Dr Joseph O’Mahoney's research investigates the politics of international norms, including the laws of war and conquest, the criminalisation of homosexuality, and the non-proliferation of nuclear weapons technology. 

He is also interested in how we can establish motives, intentions, or reasons for action in international relations.

Breaking the norms

“Conquests are illegitimate. But what happens when states do it anyway?"

Joseph's latest publication Denying the Spoils of War: The Politics of Invasion and Non-recognition (Edinburgh University Press, 2018), raises questions around why so many states adopt a position of non-recognition of gains from war.

There have been quite a few cases in the past where states have used force to either take hold of territory, create a new state or gain some political advantage. How has the international community reacted to this situation?

“States generally embrace a policy of non-recognition. Despite being proven ineffective as a coercive tool or deterrent, the international community has actively withheld recognition in numerous instances of territorial conquest since the 1930s.”

Joseph conducted archival research to evaluate states’ decision-making towards two major instances of non-recognition: the Japanese conquest of Manchuria and the establishment of Manchukuo in the 1930s, and the Turkish invasion of Cyprus in 1974 and the subsequent declaration of the Turkish Republic of Northern Cyprus.

He also did a comparison with two cases where force was used but the results were recognised as legitimate: the Italian conquest of Abyssinia (Ethiopia) in 1935 and the Indian invasion of East Pakistan and the creation of Bangladesh in 1971.

The cases revealed that non-recognition was aimed at maintaining the rule against aggression, by re-establishing the joint commitment of all states to the rule.

Arguments in international politics

The publication was followed by several research papers written by Joseph around the case studies discussed. In his paper about the Bangladesh Liberation War, he studied state arguments on norms and legitimacy and the ways in which states make attempts to win their arguments.

“One way of doing this is changing the world around you to fit your argument. In the case of Bangladesh, India occupied East Pakistan and withdrew their troops only to get recognition from states.
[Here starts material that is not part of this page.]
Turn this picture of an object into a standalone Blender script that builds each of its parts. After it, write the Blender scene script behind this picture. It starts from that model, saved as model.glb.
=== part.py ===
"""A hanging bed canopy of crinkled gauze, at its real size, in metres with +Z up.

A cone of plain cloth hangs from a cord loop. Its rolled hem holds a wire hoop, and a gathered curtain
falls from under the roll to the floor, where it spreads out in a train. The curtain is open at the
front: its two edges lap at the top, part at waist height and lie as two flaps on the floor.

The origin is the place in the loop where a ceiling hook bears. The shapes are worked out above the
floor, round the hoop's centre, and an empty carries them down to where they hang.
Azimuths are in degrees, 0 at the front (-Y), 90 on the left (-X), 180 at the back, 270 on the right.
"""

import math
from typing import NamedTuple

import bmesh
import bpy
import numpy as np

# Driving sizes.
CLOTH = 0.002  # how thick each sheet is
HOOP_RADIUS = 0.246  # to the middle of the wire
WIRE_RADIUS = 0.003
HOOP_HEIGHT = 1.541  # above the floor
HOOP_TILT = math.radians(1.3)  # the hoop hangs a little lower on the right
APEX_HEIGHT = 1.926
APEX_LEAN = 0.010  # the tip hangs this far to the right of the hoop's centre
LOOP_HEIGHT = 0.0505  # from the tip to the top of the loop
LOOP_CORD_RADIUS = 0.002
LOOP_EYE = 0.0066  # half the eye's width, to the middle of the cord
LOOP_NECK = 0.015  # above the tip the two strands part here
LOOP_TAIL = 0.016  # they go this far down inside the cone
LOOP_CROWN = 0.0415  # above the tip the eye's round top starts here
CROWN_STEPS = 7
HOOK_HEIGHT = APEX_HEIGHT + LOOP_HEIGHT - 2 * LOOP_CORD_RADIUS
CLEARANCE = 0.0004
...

The withdrawal of troops proved the invasion was not a conquest and Bangladesh was an independent state."

Research intertwined with teaching and learning

Joseph’s teaching interests are international relations theory, security-related topics, and methodology.

He currently convenes the Qualitative Methods for International Relations module that covers the basics of research design and focuses attention on a range of widely used qualitative research methods in the study of politics and international relations.
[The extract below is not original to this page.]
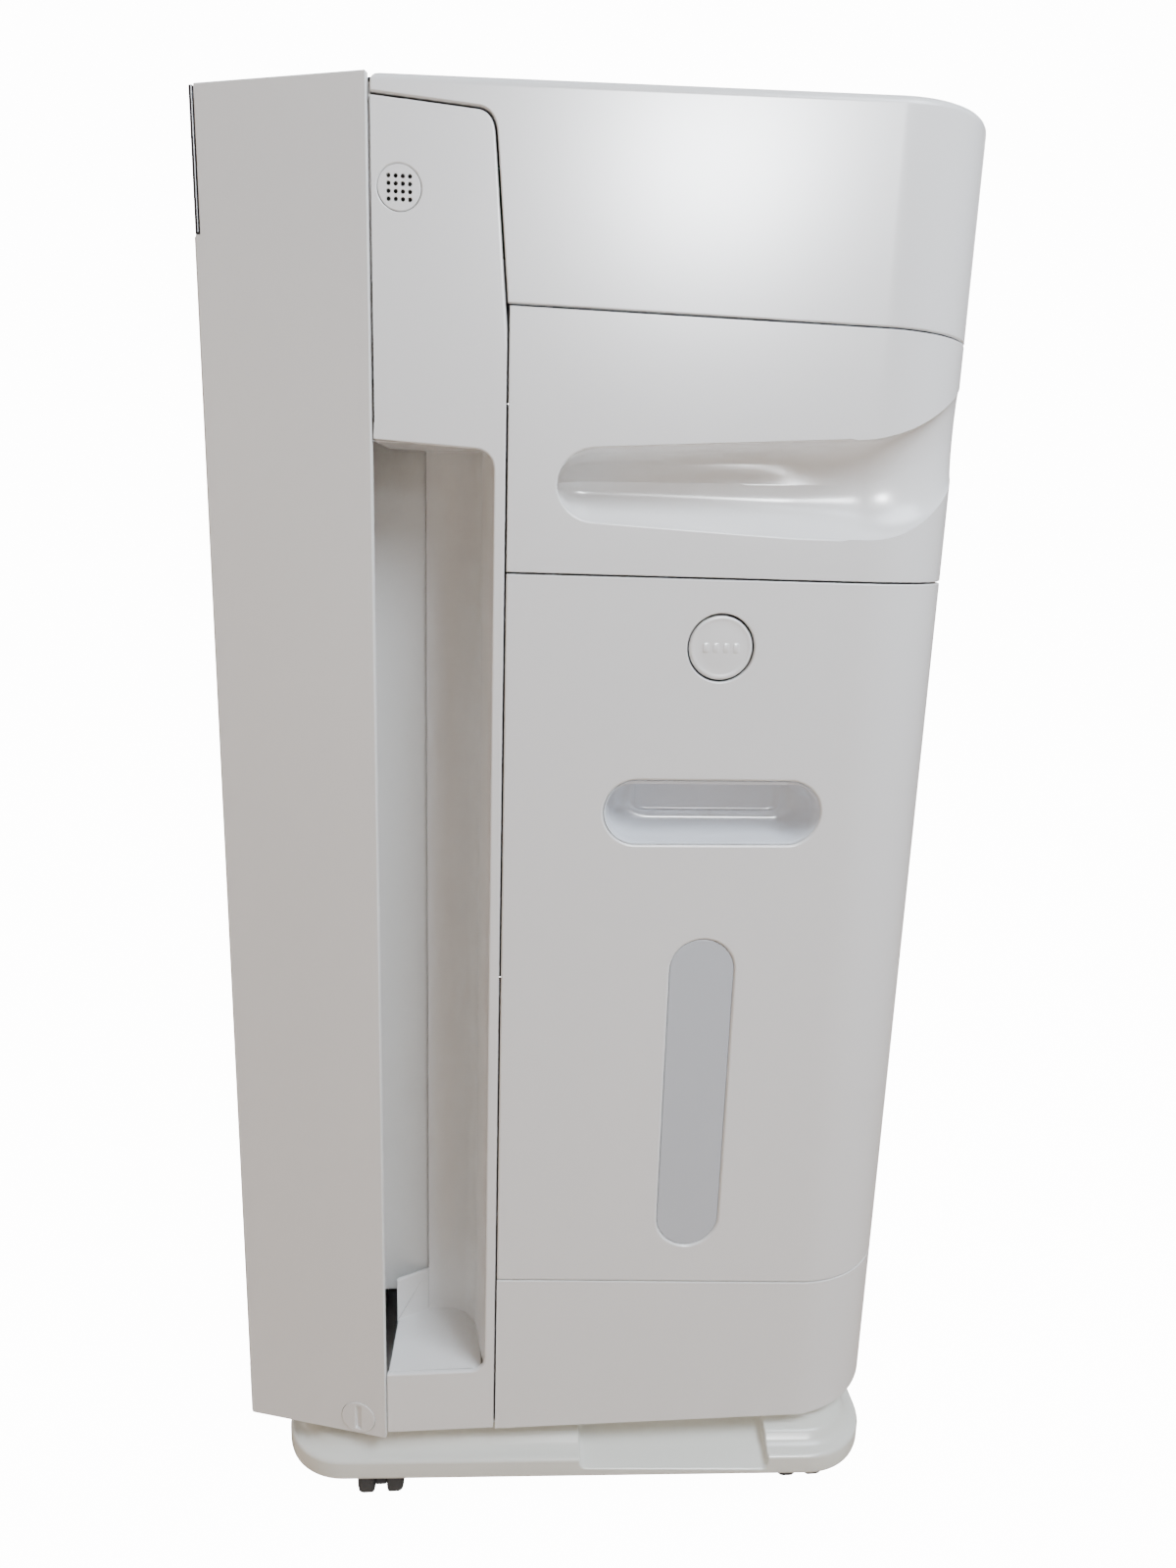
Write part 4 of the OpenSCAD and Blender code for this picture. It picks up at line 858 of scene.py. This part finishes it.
class DEHUM_OT_tank(PieceOperator, bpy.types.Operator):
    """Water tank: door, grip cup, water window, push button, vessel, lid, latch and float"""
    bl_idname = "dehum.tank"
    bl_label = "Water tank"

    def execute(self, context):
        tank = context.scene.dehumidifier_tank

        def lips(edge):
            p = middle(edge)
            grip = abs(p.z - GRIP_Z) < 17.0 and abs(p.y - TANK_MID_Y) < 54.0
            window = abs(p.z - WINDOW_Z) < 86.0 and abs(p.y - TANK_MID_Y) < 17.0
            return p.x > 191.5 and (grip or window)

        def button_ring(edge):
            p = middle(edge)
            return p.x > 191.5 and math.hypot(p.y - TANK_MID_Y, p.z - BUTTON_Z) < 17.0

        def front_corner(edge):
            a, b = edge.verts
            p = middle(edge)
            through = abs(a.co.x - b.co.x) > 0.9 * (a.co - b.co).length
            return through and p.x > 188.0 and p.y < TANK_Y + 1.0

        def corner_below(edge):
            p = middle(edge)
            return front_corner(edge) and p.z < low_seam_z(p.y) + 1.5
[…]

Joseph also convenes the Modern International Relations module that introduces students to various theoretical approaches to international politics, as well as a selection of major issues on the international stage, including globalisation, conflict, nuclear weapons and terrorism.
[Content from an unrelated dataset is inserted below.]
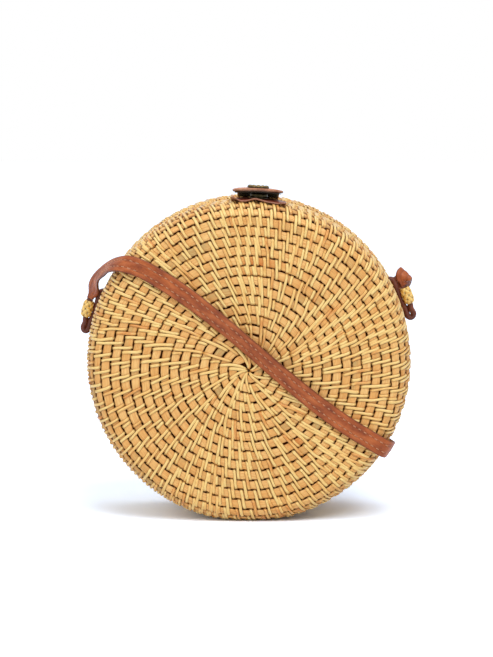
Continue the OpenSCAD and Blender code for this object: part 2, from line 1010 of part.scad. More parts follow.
front_face();
front_wall();
front_hoop();
front_lining();
back_face();
back_wall();
back_hoop();
back_lining();
left_gusset();
right_gusset();
hinge_lacings();
closure_root();
closure_tab();
tab_backing();
snap_cap();
snap_socket();
closure_patch();
snap_stud();
left_thong();
left_ring();
left_anchor();
right_thong();
right_ring();
right_anchor();
strap_bight();
strap_front();
strap_wrap();
strap_behind();
strap_slack();
strap_rise();
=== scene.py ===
"""Dressed model of a round woven shoulder bag that stands on its rim.

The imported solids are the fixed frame. The woven halves, their hoops and linings, the
closure, the side rings and the strap are built here as meshes in the same place, in
metres: X to the right, the front facing -Y and Z up from the floor.
"""

from __future__ import annotations

import logging
import math
import random
from collections.abc import Sequence
from copy import copy
from dataclasses import dataclass, field
from enum import Enum
from functools import cached_property

import bpy
import numpy as np
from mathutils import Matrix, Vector

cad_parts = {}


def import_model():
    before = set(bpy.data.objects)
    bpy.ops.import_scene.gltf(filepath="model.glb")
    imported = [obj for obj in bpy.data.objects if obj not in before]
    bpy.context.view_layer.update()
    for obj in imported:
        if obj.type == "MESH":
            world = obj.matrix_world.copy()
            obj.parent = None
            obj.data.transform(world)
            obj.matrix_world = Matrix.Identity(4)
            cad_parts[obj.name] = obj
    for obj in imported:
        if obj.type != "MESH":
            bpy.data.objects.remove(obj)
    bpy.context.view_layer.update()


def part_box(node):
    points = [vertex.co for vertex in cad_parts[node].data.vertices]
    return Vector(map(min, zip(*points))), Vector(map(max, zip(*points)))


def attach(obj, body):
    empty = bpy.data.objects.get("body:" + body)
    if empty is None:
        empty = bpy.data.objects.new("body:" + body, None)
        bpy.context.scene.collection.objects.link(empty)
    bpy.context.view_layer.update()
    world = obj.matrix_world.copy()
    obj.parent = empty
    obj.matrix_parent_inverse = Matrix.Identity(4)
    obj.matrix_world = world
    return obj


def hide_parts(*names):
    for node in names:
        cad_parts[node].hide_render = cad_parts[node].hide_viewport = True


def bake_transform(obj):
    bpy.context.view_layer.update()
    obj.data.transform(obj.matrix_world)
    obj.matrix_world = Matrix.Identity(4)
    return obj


log = logging.getLogger("bag")

Array = np.ndarray
Colour = tuple[float, float, float, float]
Triple = tuple[float, float, float]
Socket = bpy.types.NodeSocket

FLOOR_AIR = 0.00004
GOLDEN_SHARE = 0.618
GRAIN_STEP = 0.37
# Stakes of one group: two show side by side while the third passes under the row
GROUP = 3


def srgb(red: int, green: int, blue: int) -> Colour:
    """Linear colour of an 8-bit screen colour."""
    steps = [value / 255 for value in (red, green, blue)]
    linear = [((s + 0.055) / 1.055) ** 2.4 if s > 0.04045 else s / 12.92 for s in steps]
    return (linear[0], linear[1], linear[2], 1.0)


def unit(vectors: Array) -> Array:
    """The same vectors at length one, along the last axis."""
    return vectors / np.maximum(np.linalg.norm(vectors, axis=-1, keepdims=True), 1e-12)


def smoothstep(value: Array) -> Array:
    """Even rise from 0 to 1 of values clipped to that range."""
    t = np.clip(value, 0.0, 1.0)
    return t * t * (3.0 - 2.0 * t)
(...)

From next year onwards he will be teaching an additional module directly informed by his research.

“Research findings from my upcoming project on India's nuclear test in 1974, will feed into my teaching of Politics of Nuclear Weapons.”

Joseph has also developed a Research Methods module for the Army Higher Education Pathway for the Royal Military Academy Sandhurst.

Engaging with students

The Undergraduate Research Opportunities Programme (UROP) at the University of Reading provides exciting opportunities for undergraduate students in the middle years of their degree, to work on real research projects alongside academic researchers at the University.

This year, Joseph has also been assisted by a second-year politics and international relations undergraduate student in his research.

"My next detailed piece of work revolves around India’s violation of the norms enshrined in the Treaty on the Non-Proliferation of Nuclear Weapons.

"In this project my focus will be on how India's nuclear test in 1974 affected or did not affect the policies of the non-proliferation regime.

"My student research assistant is currently reviewing archival records from the Canadian Ministry of External Affairs for me, and will submit a catalogue of relevant papers and a report based on key research questions."

With the UROP, students gain in-depth knowledge of how research works, as they actively apply themselves, rather than simply looking at an academic article.

Connecting research

Joseph's research aims to give us fresh insights on topics related to the legitimate rules of international conduct. But research can also have unexpected real-world relevance. 

For example, Joseph's recent joint publication with Dr Enze Han at the University of Hong Kong, British Colonialism and the Criminalization of Homosexuality (Routledge Focus, 2018), examines whether colonial rule is responsible for the historical, and continuing, criminalisation of homosexuality around the world.

The publication has been well received and even subject to several media inquiries.  Many news providers have referenced the book in their news reports including the likes of The Washington Post, The New York Times, BBC and Channel 4.